Any advice on how to get a less-wide font activated?
I prefer simple approaches over complicated ones, both because I'm a FreeBSD newb and because complexity is the enemy of the machine's end purpose.


----------



## T-Daemon (Feb 8, 2020)

I assume you are using vt(4), try vidfont(1). If nothing there is to your liking then you need to find yourself BDF or HEX format font files and convert them to .fnt with vtfontcvt(8).
https://wiki.freebsd.org/Newcons (Font Support)


----------



## Toolforger (Feb 8, 2020)

Ah, I forgot to mention: I had to switch to sc to be able to switch video modes at all.
Or, let's say, I didn't even try because vidmode -i mode would give me an empty list.


----------



## memreflect (Feb 10, 2020)

Toolforger said:


> Ah, I forgot to mention: I had to switch to sc to be able to switch video modes at all.
> Or, let's say, I didn't even try because vidmode -i mode would give me an empty list.


`vidcontrol -i mode` on 12.1 gives me an empty list as well, but vidcontrol(1) mostly doesn't work with vt(4), so that's kinda expected (RIP uber-cool Beastie screensaver...)
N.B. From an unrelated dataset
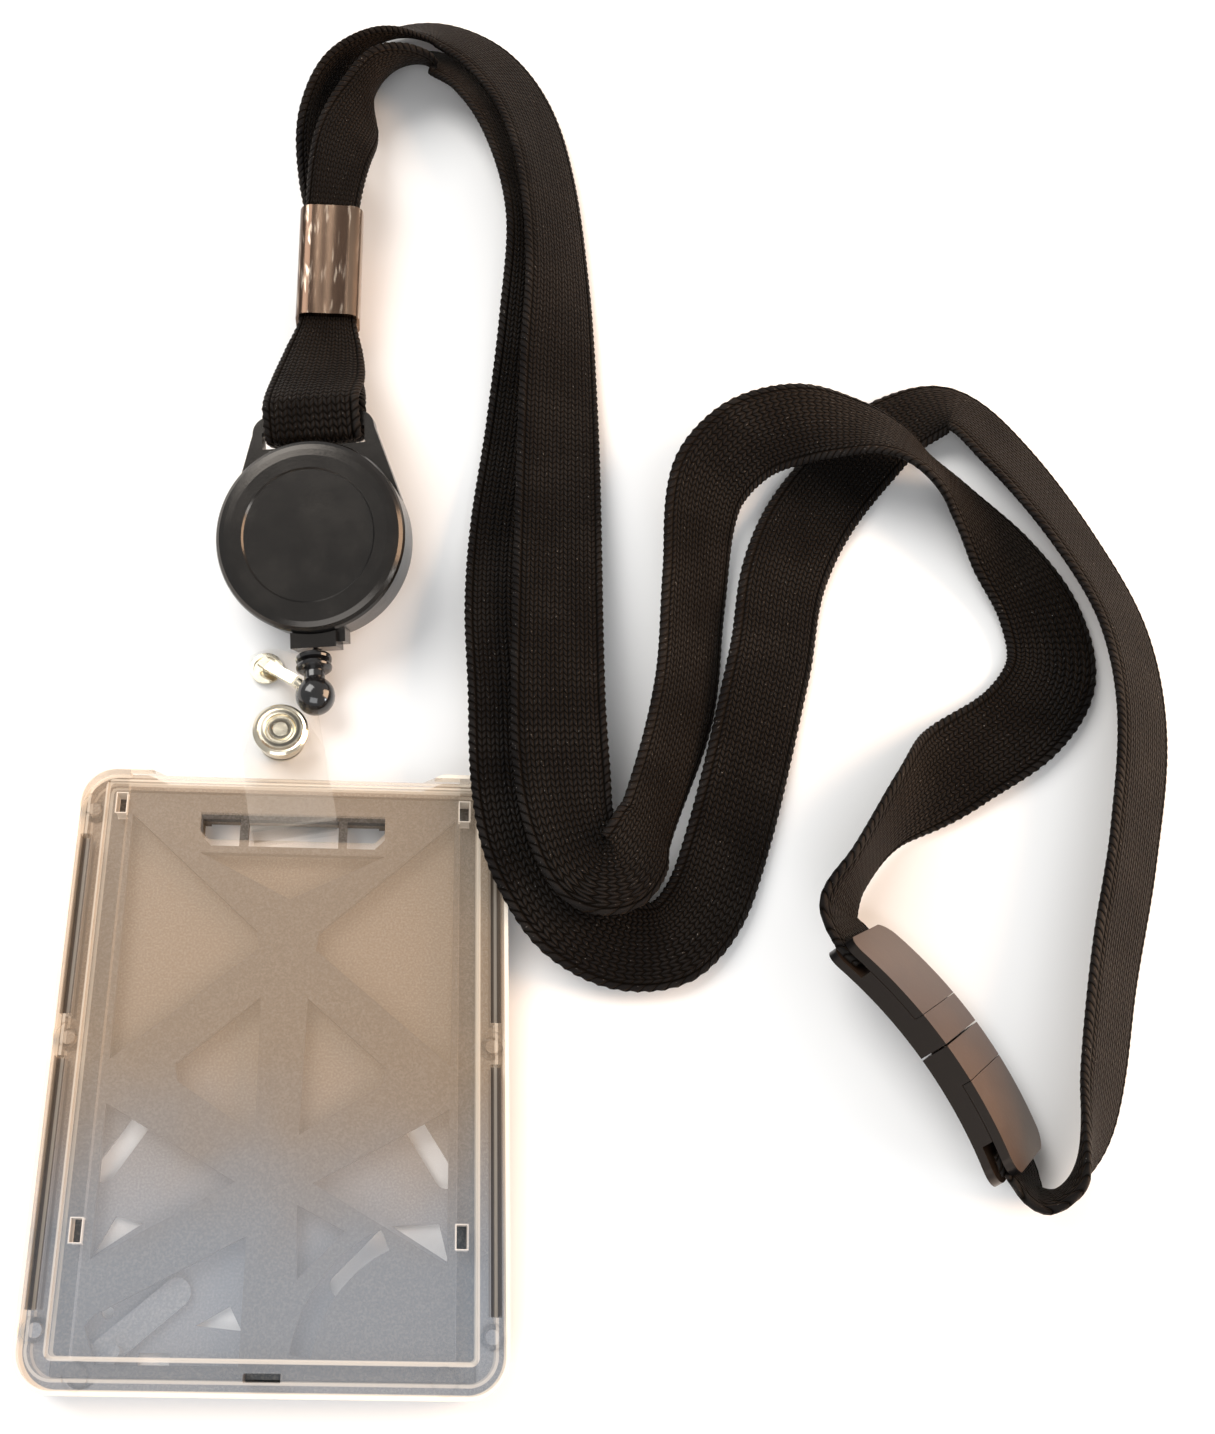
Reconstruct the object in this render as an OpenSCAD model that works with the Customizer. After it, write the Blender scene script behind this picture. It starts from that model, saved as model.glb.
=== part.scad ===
// Lanyard badge holder: a flat neck strap with a breakaway clasp and a crimp, a retracting reel,
// a metal link, a clear snap strap and a two-shell card holder. Millimetres.
// The origin is the centre of the holder's back face, which lies on the table.
// +X is to the right of the holder's front, +Y runs towards the reel, +Z comes out of the front.

/* [Part to show] */
// Node to draw, or all of them

/* [Holder] */
// Outside width
holder_width = 70; // [60:0.5:80]
// Outside length
holder_length = 93.8; // [85:0.2:105]
// Corner radius of both shells
corner_radius = 6; // [2:0.5:10]
// Top of the back shell, at the parting line
back_height = 3.4; // [3:0.1:4]
// Underside of the front shell
front_bottom = 3.6; // [3.2:0.1:4.2]
// Top of the front shell's border
holder_height = 7.6; // [7:0.1:9]
// Thickness of the back shell's floor
floor_thickness = 1; // [0.8:0.1:1.2]
// Underside of the window panel
window_bottom = 5.9; // [5.7:0.1:6.2]
// Top of the window panel
window_top = 7; // [6.8:0.1:7.4]
// Width of the card bay
bay_width = 54.6; // [54.2:0.1:56]
// Width of the strap slot
slot_width = 30; // [26:0.5:34]

/* [Rib plate] */
// Underside of the rib plate
plate_bottom = 2.4; // [2.2:0.1:2.6]
// Thickness of the rib plate
plate_thickness = 1.4; // [1:0.1:1.4]

/* [Reel] */
// Outside radius of the case
case_radius = 16.7; // [15:0.1:18]
// Radius of the post that the spool turns on
post_radius = 2; // [1.5:0.1:2.5]
// Inner radius of the wound cord
winding_inner = 9; // [8:0.1:10]
// Outer radius of the wound cord
winding_outer = 13.4; // [12:0.1:13.6]
// Radius of the pull cord
cord_radius = 0.4; // [0.3:0.05:0.5]

/* [Neck strap] */
// Width of the flat strap
strap_width = 16; // [12:0.5:20]
// Thickness of the flat strap
strap_thickness = 1.8; // [1.2:0.1:2.4]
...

That said, I'm rocking 1024x768 in vt if I use the UEFI framebuffer or load the i915kms graphics drivers installed by graphics/drm-kmod with `efi_max_resolution="1024x768"` and `kern.vt.fb.default_mode="1024x768"` configured in loader.conf(5).  For a nicer font, you'll also certainly want to use vt as the font output by vtfontcvt(8) for use by vt won't work with syscons due to a difference in file format (and no tool I'm aware of will work with the font format used by syscons).

If you're forced to stick with syscons, you might try a different video mode to get around your trouble with characters touching as I didn't experience that at any time when I tried switching video modes a few times to test, whether I used the default font or any of those I chose using vidfont(1).  Unfortunately, this means you may be stuck with a lower resolution and fonts that are not terribly pleasing to the eye.


----------



## Toolforger (Feb 12, 2020)

memreflect said:


> That said, I'm rocking 1024x768 in vt if I use the UEFI framebuffer or load the i915kms graphics drivers installed by graphics/drm-kmod with `efi_max_resolution="1024x768"` and `kern.vt.fb.default_mode="1024x768"` configured in loader.conf(5).



Are there instructions how to follow that framebuffer or graphics driver route?

I'm a bit reluctant experimenting with this, both UEFI and graphics drivers require specific hardware, and while I believe my machine should have it, I haven't tried, and I fear getting into an unbootable state by accident. (I can alway reinstall, but it involves opening the casing and swapping USB sticks.)


----------



## SirDice (Feb 12, 2020)

Toolforger said:


> Are there instructions how to follow that framebuffer or graphics driver route?


Configuring vt(4) doesn't require any specific hardware or boot method. 



Toolforger said:


> I'm a bit reluctant experimenting with this, both UEFI and graphics drivers require specific hardware, and while I believe my machine should have it, I haven't tried, and I fear getting into an unbootable state by accident.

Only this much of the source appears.